Police did not explain what their evidence was.
Brasher said she told police during a consulting meeting in Israel last month there was no evidence the group was violent. “I don’t know where they [the police] are getting this from,” she said.
Denver Police Det. Mark Roggeman, an expert on the Concerned Christians, told The Jewish Week he also believes Israeli police apparently overreacted.
He said they probably wiretapped the group’s homes and may have misunderstood the apocalyptic language used by members in discussing their belief about the destructive events predicted during Armageddon, as written in chapter 11 in the New Testament’s Book of Revelations.
“They probably overheard the same rhetoric I’ve been hearing for years, and they took it to its worst-case scenario,” Roggeman said.
Roggeman added that in the six years he has been following the cult group, it did not display violent tendencies.
At issue, according to Israeli police and cult experts, is a statement by 44-year-old Concerned Christians leader Monte Kim Miller, a former Proctor & Gamble marketing employee, that he expects to die a violent death in Jerusalem this year and be resurrected three days later. (Miller was not among those arrested in Jerusalem. His whereabouts, and those of about 64 other members who disappeared from Denver last October, remain unknown.)
Brasher dismissed Miller’s death statement as typical rhetoric from those who believe the end of the world is coming in 2000, or 2001. She disputes he used the word violent.
But others take it quite seriously. And they say Miller is increasingly exhibiting the same kind of qualities of other dangerous cult leaders, like David Koresh of the Branch Davidians in Waco, Texas, or Heaven’s Gate leader Marshall Applewhite.
“They are a cult, and part of the definition of a cult is the potential for this kind of violence when they follow a leader who makes such statements,” said New York City cult expert Marcia Rudin.
Rudin, like others, sympathized with Israel over its fear of being invaded by legions of fervent messianists waiting for Jesus to reappear, and what will happen if he doesn’t.
“The Israeli government is in a bad position,” said Rudin. “It doesn’t want to look like it is hitting on minority religions, but it doesn’t want more violence than it already has.”
Dr. Herbert Nieburg, a psychologist who studies the behavior of millennial groups, said they generally are not violent to others, just to themselves. If the expected cosmic event fails to occur, they generally accept the situation and go back to their lives.
Nieburg said he thought it was possible the Israelis were making an example of the Concerned Christians to warn other millennial groups headed for Israel that the government would not tolerate violence. “This might be their pre-emptive strike,” he said.
But he said the Concerned Christians have also exhibited some strange cult traits, such as suddenly selling their Denver homes and leaving their relatives.
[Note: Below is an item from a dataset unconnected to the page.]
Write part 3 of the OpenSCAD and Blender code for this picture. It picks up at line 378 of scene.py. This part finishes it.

Miller, according to Nieburg, also acts increasingly like a dangerous cult leader: He believes he channels the word of God, and that he is the last prophet before the world’s destruction. He has also increased his hold on his followers, a diverse group including white-collar professionals and unemployed laborers, whites and blacks, senior citizens and children. The exact size of the cult is not known but is believed to be about 78. Guesses as to the whereabouts of Miller and other followers include Mexico’s Yucatan Peninsula, Toronto or Libya.
In a Jerusalem court Monday, three cult members denied they were planning any violence. Their attorney, Eran Avital, said he was not allowed to see much of the evidence against his clients.
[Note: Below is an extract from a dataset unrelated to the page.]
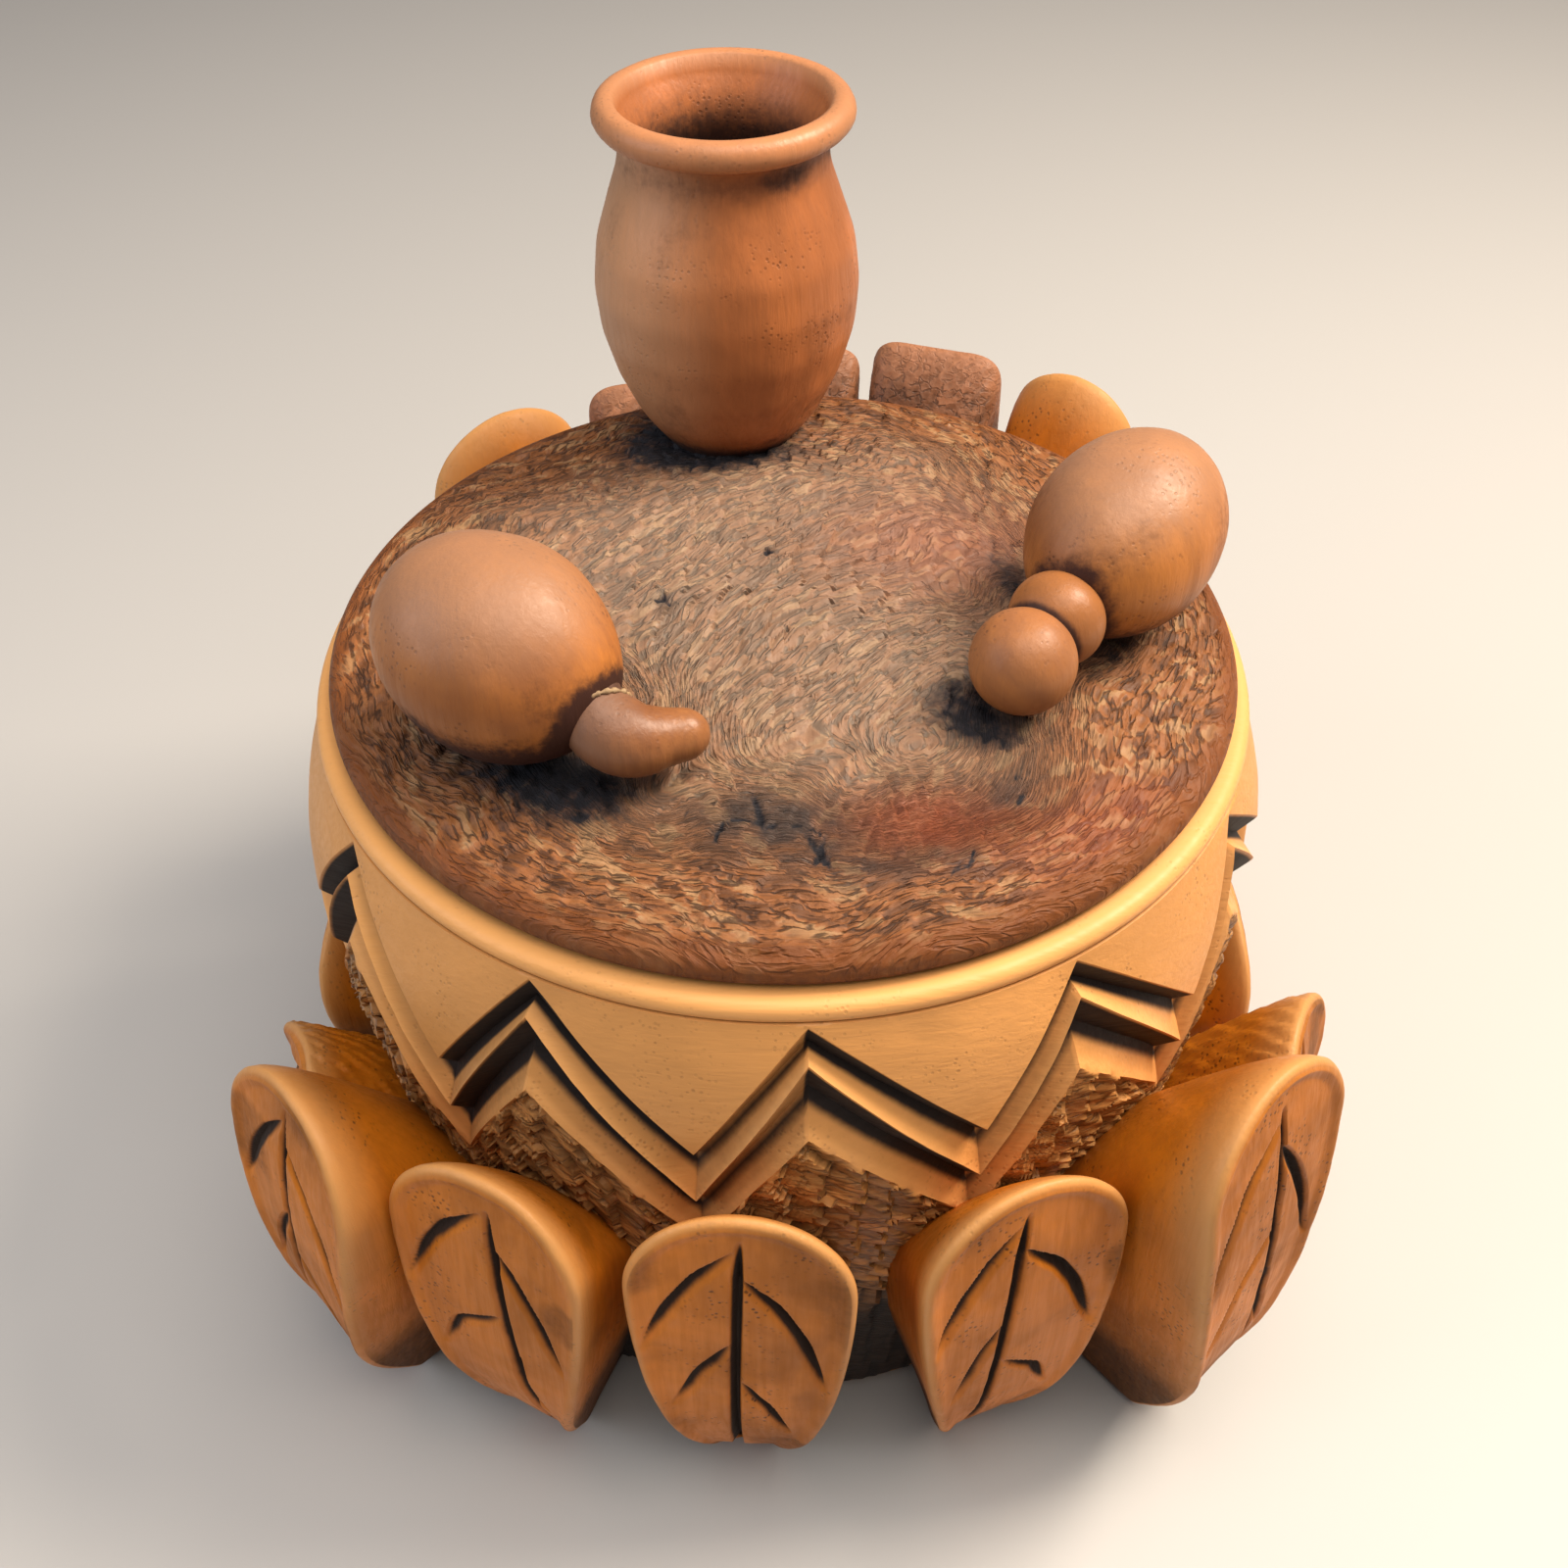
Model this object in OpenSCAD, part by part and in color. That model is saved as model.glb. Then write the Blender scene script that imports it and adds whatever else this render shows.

Brasher said she believed there would be more violence from Evangelical Christians trying to proselytize Orthodox Jews at the Western Wall than from Christian millennial groups in the coming months.
But Rudin said: “We predict a big increase in violence with the coming of the millennium among these groups. It seems to be a part of their theology that violence will bring on the end.”
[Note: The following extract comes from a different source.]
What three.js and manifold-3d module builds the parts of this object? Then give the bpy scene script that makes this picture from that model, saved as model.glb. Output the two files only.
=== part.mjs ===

She and Nieburg warned that it is not just groups who pose a threat but individuals who suffer from a condition dubbed “Jerusalem Syndrome,” a mental disorder on the rise in Israel where Christian pilgrims are stirred into a psychotic state.
“Maybe the Israelis are saying, ‘let’s put a stop to it,’” Nieburg said.
But Martin Marty, a religion professor in Chicago, said Israel must make the distinction between those pilgrims just waiting for something to happen, and those who think they must make it happen.
Unless officials have concrete evidence to violence, they should not be persecuted for their religious ideas, he said
Meanwhile, the New York Jewish Community Relations Council’s Task Force on Missionaries and Cults is sponsoring a symposium Jan. 21 on the impact of the second millennium on Israel and Jews around the world.
Task force director Philip Abramowitz said the conference was planned months ago to raise concerns about a possible backlash against Jews.
“Based on past experience after the first millennium when many Jews were slaughtered after Jesus did not appear, we wanted to educate Jewish leaders about what to expect this time,” he said.